The closed shop that keeps a union stranglehold on the Tube
London Underground train driver jobs must be advertised internally before external candidates can apply
The power of union bosses to shut down the London Underground in a constant cycle of strikes revolves around an archaic labour deal that enshrines 1970s-era hiring practices.
The agreement, forced on Transport for London (TfL) after a walkout in 2008, requires all train driver jobs to be advertised internally before external candidates are able to apply.
In practice, the £71,000 annual salary paid to drivers means that almost all vacant posts have been filled from the Underground’s existing workforce for the past 17 years, other than a small number recruited for the less popular Night Tube, which started running in 2016.
That means that the ranks of 4,000 drivers are wholly unionised, in defiance of legislation that outlawed so-called closed shop requirements for employees to join a union in the 1990s.
Critics of the agreement say it perpetuates a union stranglehold over the Tube, handing the Rail and Maritime Union (RMT) and Aslef, which represent drivers, the ability to shut down the entire network while denying management the ability to recruit staff who might be less inclined to strike.
Elliot Keck, of the Taxpayers’ Alliance think tank, said that creating an open market for the recruitment of drivers would be “the obvious way to break the grip of the unions”.
He added: “You could have non-strike agreements with the new drivers and maybe give them a small pay incentive to sign up.
“Right now it’s a closed shop, essentially. You have to work for TfL for a certain amount of time, work your way up through the ranks, and then you can become a Tube driver.
“It’s very unfair for those people who want to become drivers and could do a very good job, but can’t because they are outside the network.”
Mr Keck said that the salary paid to drivers is not the market rate and that, given the perks of the job, external candidates would be willing to work for significantly less, saving money for TfL and diluting the power of the unions.
He said: “You have average pay of £70,000, a four-day week at 35 hours, unlimited free travel on the transport network for life for you and your family, and 40 days of annual leave.
“Obviously, there are some downsides.
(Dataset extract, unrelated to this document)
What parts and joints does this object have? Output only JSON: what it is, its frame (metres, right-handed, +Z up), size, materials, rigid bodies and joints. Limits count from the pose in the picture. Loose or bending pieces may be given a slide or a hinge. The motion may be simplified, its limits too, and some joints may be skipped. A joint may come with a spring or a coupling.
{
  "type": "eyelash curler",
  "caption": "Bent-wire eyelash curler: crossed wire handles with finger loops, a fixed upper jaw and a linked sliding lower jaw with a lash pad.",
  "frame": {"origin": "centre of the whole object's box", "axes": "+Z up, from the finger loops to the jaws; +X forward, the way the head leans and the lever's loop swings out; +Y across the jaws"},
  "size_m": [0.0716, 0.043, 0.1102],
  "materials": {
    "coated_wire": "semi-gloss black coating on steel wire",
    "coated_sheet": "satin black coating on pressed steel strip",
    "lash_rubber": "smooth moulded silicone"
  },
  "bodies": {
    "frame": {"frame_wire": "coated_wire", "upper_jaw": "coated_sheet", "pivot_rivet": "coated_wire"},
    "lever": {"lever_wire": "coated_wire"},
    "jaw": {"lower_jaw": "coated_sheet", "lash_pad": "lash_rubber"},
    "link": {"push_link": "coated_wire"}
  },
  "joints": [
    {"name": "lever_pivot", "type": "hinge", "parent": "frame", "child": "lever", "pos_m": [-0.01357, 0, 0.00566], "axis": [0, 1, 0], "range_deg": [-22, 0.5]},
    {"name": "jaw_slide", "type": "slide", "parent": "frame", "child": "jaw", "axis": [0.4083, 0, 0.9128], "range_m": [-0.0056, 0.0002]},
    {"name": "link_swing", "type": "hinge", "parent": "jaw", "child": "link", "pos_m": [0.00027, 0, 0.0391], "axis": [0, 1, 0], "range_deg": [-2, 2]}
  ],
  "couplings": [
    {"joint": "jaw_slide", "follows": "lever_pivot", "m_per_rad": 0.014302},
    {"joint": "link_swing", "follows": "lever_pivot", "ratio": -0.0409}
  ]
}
A lot of them spend their whole day underground, which is not very pleasant. But you might say that about people who sit behind a desk for hours staring at a screen.
“I can guarantee that if you threw the job open at 80pc of the current salary, you would be oversubscribed and have more than enough people applying to end the cycle of strikes.”
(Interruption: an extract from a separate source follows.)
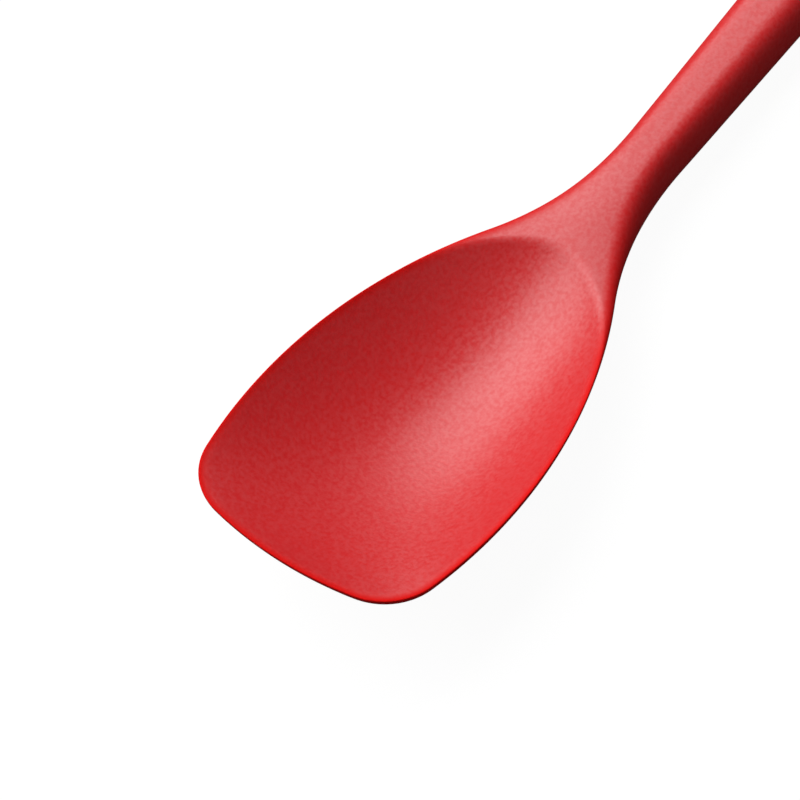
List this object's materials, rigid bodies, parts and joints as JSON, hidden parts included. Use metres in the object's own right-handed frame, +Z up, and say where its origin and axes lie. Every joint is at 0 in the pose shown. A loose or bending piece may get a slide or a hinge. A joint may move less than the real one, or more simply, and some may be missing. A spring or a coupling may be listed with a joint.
{
  "type": "silicone turner",
  "caption": "Silicone turner with a scooped, spoon-shaped head, a nearly straight front edge and a slim rounded handle with a hanging hole.",
  "frame": {"origin": "centre of the bounding box in plan, on the plane the turner rests on", "axes": "+X from the head along the handle to its end, +Y across the head, +Z up out of the bowl"},
  "size_m": [0.285, 0.064, 0.0267],
  "materials": {
    "red_silicone": "satin, fine grain",
    "brushed_stainless": "brushed",
    "glass_filled_nylon": "matte",
    "rivet_steel": "plain"
  },
  "bodies": {
    "root": {"silicone_overmould": "red_silicone", "steel_spine": "brushed_stainless", "upper_core_half": "glass_filled_nylon", "lower_core_half": "glass_filled_nylon", "neck_rivet": "rivet_steel", "middle_rivet": "rivet_steel", "tail_rivet": "rivet_steel"}
  },
  "joints": []
}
However, Keck added that unless “the profit motive” is brought to bear on TfL, which answers to Sir Sadiq Khan, the Mayor of London, and has received more than £5bn in emergency funding from the Government, it has no incentive to address the driver recruitment issue.
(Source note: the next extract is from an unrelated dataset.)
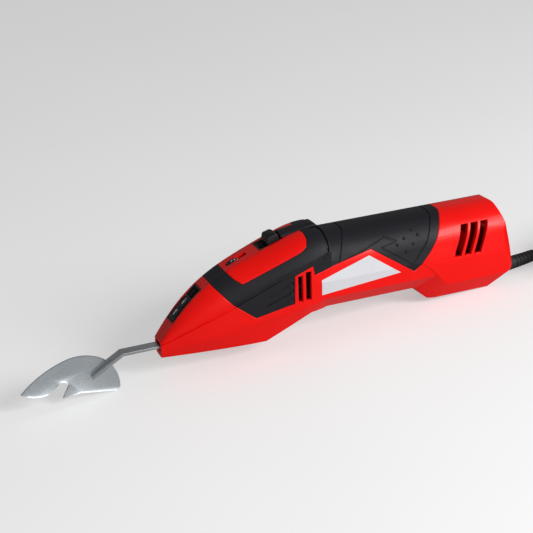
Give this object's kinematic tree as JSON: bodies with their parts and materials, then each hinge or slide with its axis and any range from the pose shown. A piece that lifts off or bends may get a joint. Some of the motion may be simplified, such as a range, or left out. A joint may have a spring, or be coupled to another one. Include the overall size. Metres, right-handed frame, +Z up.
{
  "type": "power scraper",
  "caption": "Corded hand-held oscillating scraper: wedge-nosed housing with soft grip, vents and sliding switch, clamped steel scraper blade, universal motor and eccentric drive inside.",
  "frame": {"origin": "on the floor under the middle of the tool's bounding box, cord not counted, with the tool lying on the heel of its blade and the rear edge of its tail", "axes": "+X from the blade to the tail along the floor, +Z up, +Y to the tool's right-hand flank, away from the pictured side"},
  "size_m": [0.5366, 0.1007, 0.0878],
  "materials": {
    "red_plastic": "satin moulded",
    "grip_rubber": "matte overmould",
    "label_film": "printed film left blank",
    "screw_steel": "zinc",
    "black_plastic": "satin moulded",
    "strip_steel": "brushed",
    "blade_steel": "polished",
    "arm_alloy": "die cast",
    "bronze": "plain",
    "shaft_steel": "ground",
    "spring_steel": "drawn",
    "bearing_steel": "ground",
    "dark_plastic": "moulded",
    "core_steel": "laminated",
    "copper": "enamelled",
    "carbon": "pressed carbon",
    "cord_rubber": "matte",
    "board_green": "solder mask",
    "pin_steel": "nickel plated",
    "tie_plastic": "moulded"
  },
  "bodies": {
    "housing": {"bearing_boot": "cord_rubber", "board_parts": "dark_plastic", "brush_carrier": "dark_plastic", "brush_holders": "bronze", "brush_springs": "spring_steel", "carbon_brushes": "carbon", "clamp_screws": "screw_steel", "control_board": "board_green", "cord_clamp": "dark_plastic", "cord_coil": "cord_rubber", "cord_end": "cord_rubber", "cord_guard": "cord_rubber", "cord_lead": "cord_rubber", "cord_tie": "tie_plastic", "drive_frame": "arm_alloy", "field_core": "core_steel", "field_windings": "copper", "front_bearing_outer": "bearing_steel", "grip_left": "grip_rubber", "grip_right": "grip_rubber", "housing_left": "red_plastic", "housing_right": "red_plastic", "housing_screws": "screw_steel", "label_left": "label_film", "label_right": "label_film", "lead_wires": "cord_rubber", "lock_track": "black_plastic", "pivot_pin": "shaft_steel", "plug_body": "cord_rubber", "plug_pins": "pin_steel", "rear_bearing_outer": "bearing_steel", "speed_control": "dark_plastic", "switch_rail": "grip_rubber", "switch_track": "black_plastic", "switch_unit": "dark_plastic"},
    "rotor": {"rotor_shaft": "shaft_steel", "front_bearing_inner": "bearing_steel", "front_bearing_balls": "bearing_steel", "rear_bearing_inner": "bearing_steel", "rear_bearing_balls": "bearing_steel", "eccentric_bearing": "bearing_steel", "fan": "dark_plastic", "armature_core": "core_steel", "armature_windings": "copper", "commutator": "copper"},
    "arm": {"swing_arm": "arm_alloy", "pivot_bushes": "bronze", "clamp_spring": "spring_steel"},
    "pin": {"clamp_pin": "shaft_steel"},
    "blade": {"blade_tang": "strip_steel", "blade_plate": "blade_steel"},
    "lock": {"lock_slider": "black_plastic"},
    "power": {"power_slider": "black_plastic"},
    "dial": {"speed_dial": "dark_plastic"}
  },
  "joints": [
    {"name": "rotor_spin", "type": "hinge", "parent": "housing", "child": "rotor", "pos_m": [0.07351, 0, 0.04737], "axis": [0.9964, 0, -0.0844], "continuous": true},
    {"name": "arm_swing", "type": "hinge", "parent": "housing", "child": "arm", "pos_m": [-0.04311, 0, 0.03317], "axis": [0, 1, 0], "range_deg": [-0.75, 0.75]},
    {"name": "clamp_release", "type": "slide", "parent": "arm", "child": "pin", "axis": [-0.0844, 0, -0.9964], "range_m": [0, 0.001]},
    {"name": "blade_withdraw", "type": "slide", "parent": "arm", "child": "blade", "axis": [-0.9964, 0, 0.0844], "range_m": [0, 0.026]},
    {"name": "lock_slide", "type": "slide", "parent": "housing", "child": "lock", "axis": [0.7906, 0, 0.6123], "range_m": [0, 0.007]},
    {"name": "power_slide", "type": "slide", "parent": "housing", "child": "power", "axis": [-0.9873, 0, -0.1591], "range_m": [0, 0.006]},
    {"name": "speed_turn", "type": "hinge", "parent": "housing", "child": "dial", "pos_m": [-0.02137, 0, 0.06465], "axis": [0, 1, 0], "range_deg": [0, 270]}
  ],
  "couplings": [
    {"joint": "clamp_release", "follows": "lock_slide", "ratio": 0.14286}
  ]
}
He said: “If they knew the money wasn’t going to be available, they would bring in the necessary changes to their workforce and to their employment policy.
“You could end this very quickly and break the stranglehold of the unions with just a little bit of political courage.”
This week’s strike by members of the RMT, which has disrupted travel for millions of commuters, comes with Labour’s new employment rights bill poised to become law.
That will sweep away Tory legislation enabling employers, including TfL, to issue “work notices” requiring staff to provide a minimum level of service even during strikes, though Sir Sadiq has declined to apply the law during the current dispute.
Andrew Gilligan, of the Policy Exchange think tank, said that recruiting a new cohort of “conservative, middle-class drivers who are less likely to go on strike” would be transformational for labour relations on the Tube.
Gilligan said he drew up plans to combat the ability of unions to bring London to a halt when acting as adviser to Boris Johnson during the former prime minister’s spell as mayor.
He said he concluded that taking on the unions in a set-piece confrontation, as Rupert Murdoch did when facing down print unions in the Wapping dispute in the 1980s, would not work given the dispersed nature of the Tube workforce, based at numerous depots and stations.
Instead, Gilligan said, each Tube line could first be made into a separate entity owned by a separate company, with each negotiating its own pay deals.
He said: “Under union legislation, they could only strike on one line at a time so they could never bring the whole system to a halt.
“You’re undermining the hiring agreement, but in a gradual, planned way. It might take two or three years but it would absolutely be a feasible way forward.”
Other steps to weaken union power could include shortening the six to 12-month training period for drivers, “used by the unions as a way of restricting and controlling the supply of labour.”
Gilligan said: “Bluntly, it shouldn’t take much more than a month to train a Tube driver. If you could get the period down to that you could train people far more quickly and have a bigger labour pool to replace anyone who feels like striking and isn’t being reasonable.”
Mr Gilligan said there have also been issues around what he called the poor quality of management on the Tube, which means that workers have been historically inclined to put more trust in the unions.
The Taxpayers’ Alliance said that restrictions on driver hiring and the power that conveys to unions must also be confronted if the Tube is to move towards further automation.
Keck said: “You need to break the stranglehold in the short term so that you can think about what the Tube should look like in 50 years’ time.
“Automation is the long-term solution, but it would cause chaos at the moment because the second you moved in that direction the unions would simply strike until you backed down.”
TfL said that while union agreements require posts to be advertised internally, with external postings “extremely rare,” there are some advantages to recruiting from a pool of people who are a known quantity.
A spokesman said: “The people we bring in already have a good amount of system-specific knowledge about the Underground that is very beneficial to becoming a Tube driver, so we don’t have to train people absolutely from scratch in those areas.
“We also get a good opportunity to really assess people based on what they have done elsewhere in London Underground so we have more information than we would an external candidate.”